At this stage, ‘checking' or examination of electronic records is an evolving practice, to a certain extent specific to various technologies and, as such, it would not be appropriate for the rules to mandate practice. This will be considered for any forthcoming guidelines. It is essential that the URDTT remain technology neutral and do not make reference to any ‘platform' checking rules.
How should ‘sanction' clauses be handled?
As with all other ICC rules, this is a matter of practice and cannot be mandated by the URDTT. An FSP should only look to issue its Payment Undertaking when it has satisfied itself of all matters relating to the underlying transaction, including the transaction as a whole and the parties involved i.e., for sanction or other regulatory requirements.
What would happen if one aspect of a digital transaction is inadvertently documented on paper rather than digitally?
This is a ‘practice' issue which cannot be mandated by rules that solely cater for a fully digital environment. It is expected that, in the event part of a transaction ‘converts' to paper, then the involved parties would reach a separate agreement on how to proceed, particularly if such action were ‘inadvertent'.
What is the scope of risk mitigation envisaged in the role of a Financial Services Provider?
This is not an issue that can be limited or mandated by a set of rules; such scope is fluid and evolving.

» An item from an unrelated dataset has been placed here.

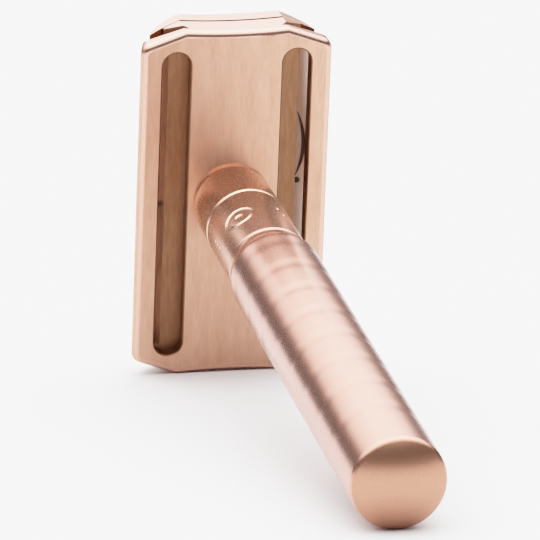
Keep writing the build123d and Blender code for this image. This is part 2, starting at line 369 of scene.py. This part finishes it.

As such, the scope will be determined by any FSP that wishes to provide services to a buyer or seller.
If an electronic signature is recognised by one jurisdiction, but is not recognised by another, would that electronic signature be effective?
It is not for ICC rules to mandate conditions or requirements for electronic signatures; ICC rules must remain neutral.
In respect of an FSP Payment Undertaking, is there any situation that can cancel the payment responsibility?
This is outside the scope of the rules.
How many days does the term ‘without delay' cover?
This is a recognised term within ICC rules, but is deliberately not defined due to the fact that, as stated in various ICC Opinions, the precise interpretation of "without delay" would depend upon the circumstances of each case.